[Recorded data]
_ _ _ _ _
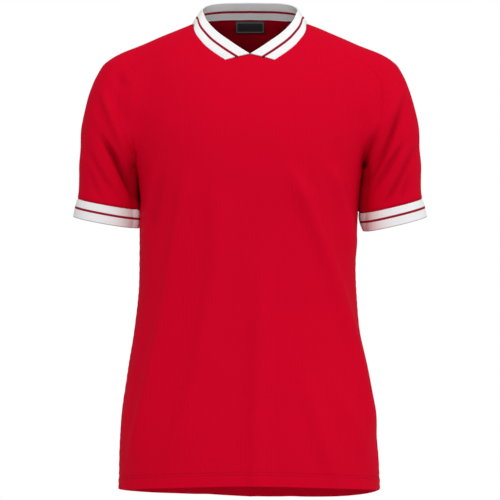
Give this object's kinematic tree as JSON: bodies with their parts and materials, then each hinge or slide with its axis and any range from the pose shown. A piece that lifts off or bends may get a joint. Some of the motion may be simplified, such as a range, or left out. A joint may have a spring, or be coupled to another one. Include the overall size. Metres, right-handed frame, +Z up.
{
  "type": "football jersey",
  "caption": "Short-sleeved football jersey in its hollow worn shape, with a striped rib V-collar and cuffs, saddle sleeves and a neck label.",
  "frame": {"origin": "midway between the high shoulder points, level with them, where the wearer's shoulders carry the shirt", "axes": "+Z up towards the collar, -Y out of the front, +X towards the wearer's left sleeve"},
  "size_m": [0.5508, 0.2913, 0.7856],
  "materials": {
    "red_knit": "matt ribbed polyester knit",
    "white_rib": "matt white flat-knit rib with a thin red line",
    "black_label": "plain black woven label"
  },
  "bodies": {
    "root": {"front": "red_knit", "back": "red_knit", "sleeve_left": "red_knit", "sleeve_right": "red_knit", "collar": "white_rib", "cuff_left": "white_rib", "cuff_right": "white_rib", "neck_label": "black_label"}
  },
  "joints": []
}
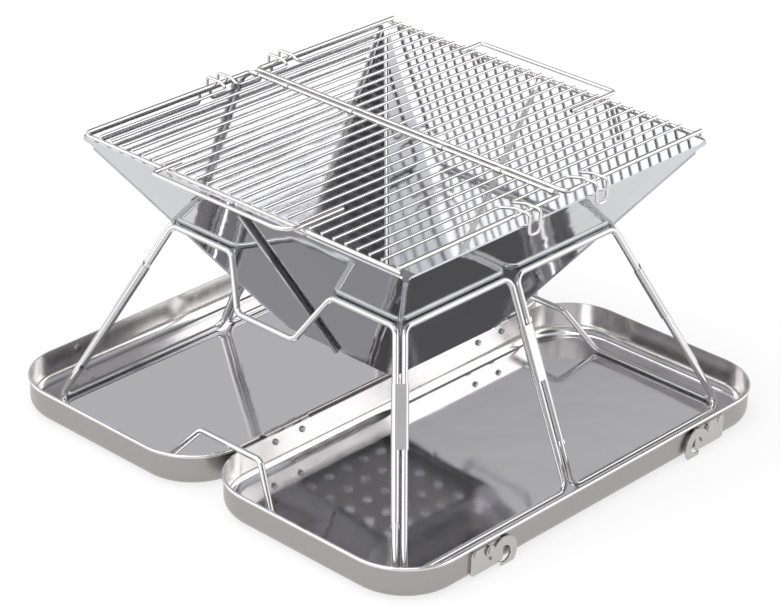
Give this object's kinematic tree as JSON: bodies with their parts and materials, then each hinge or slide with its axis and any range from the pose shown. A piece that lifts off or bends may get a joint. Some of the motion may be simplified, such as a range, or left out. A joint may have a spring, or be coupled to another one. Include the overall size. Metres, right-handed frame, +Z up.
_ _ _ _ _
**Directive:** Recopy the entries above exactly, with every line included.

**Result for this exercise:**
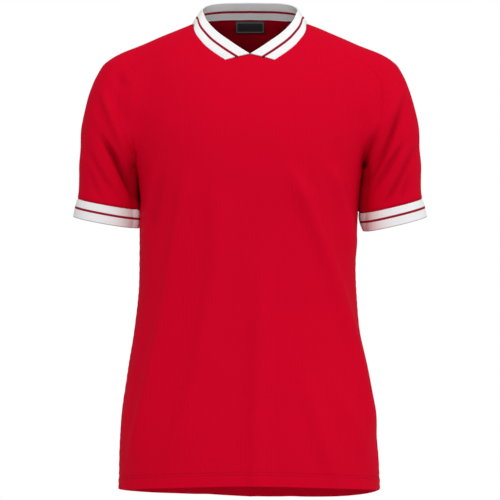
Give this object's kinematic tree as JSON: bodies with their parts and materials, then each hinge or slide with its axis and any range from the pose shown. A piece that lifts off or bends may get a joint. Some of the motion may be simplified, such as a range, or left out. A joint may have a spring, or be coupled to another one. Include the overall size. Metres, right-handed frame, +Z up.
{
  "type": "football jersey",
  "caption": "Short-sleeved football jersey in its hollow worn shape, with a striped rib V-collar and cuffs, saddle sleeves and a neck label.",
  "frame": {"origin": "midway between the high shoulder points, level with them, where the wearer's shoulders carry the shirt", "axes": "+Z up towards the collar, -Y out of the front, +X towards the wearer's left sleeve"},
  "size_m": [0.5508, 0.2913, 0.7856],
  "materials": {
    "red_knit": "matt ribbed polyester knit",
    "white_rib": "matt white flat-knit rib with a thin red line",
    "black_label": "plain black woven label"
  },
  "bodies": {
    "root": {"front": "red_knit", "back": "red_knit", "sleeve_left": "red_knit", "sleeve_right": "red_knit", "collar": "white_rib", "cuff_left": "white_rib", "cuff_right": "white_rib", "neck_label": "black_label"}
  },
  "joints": []
}
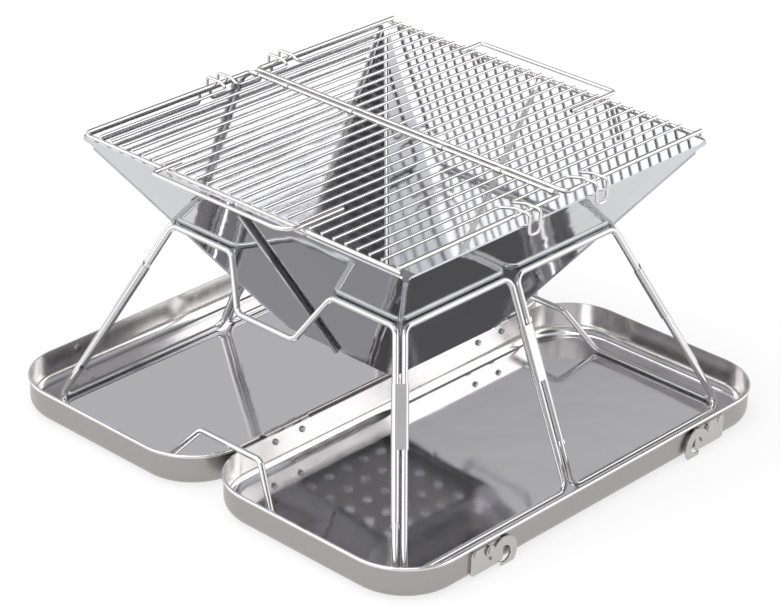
Give this object's kinematic tree as JSON: bodies with their parts and materials, then each hinge or slide with its axis and any range from the pose shown. A piece that lifts off or bends may get a joint. Some of the motion may be simplified, such as a range, or left out. A joint may have a spring, or be coupled to another one. Include the overall size. Metres, right-handed frame, +Z up.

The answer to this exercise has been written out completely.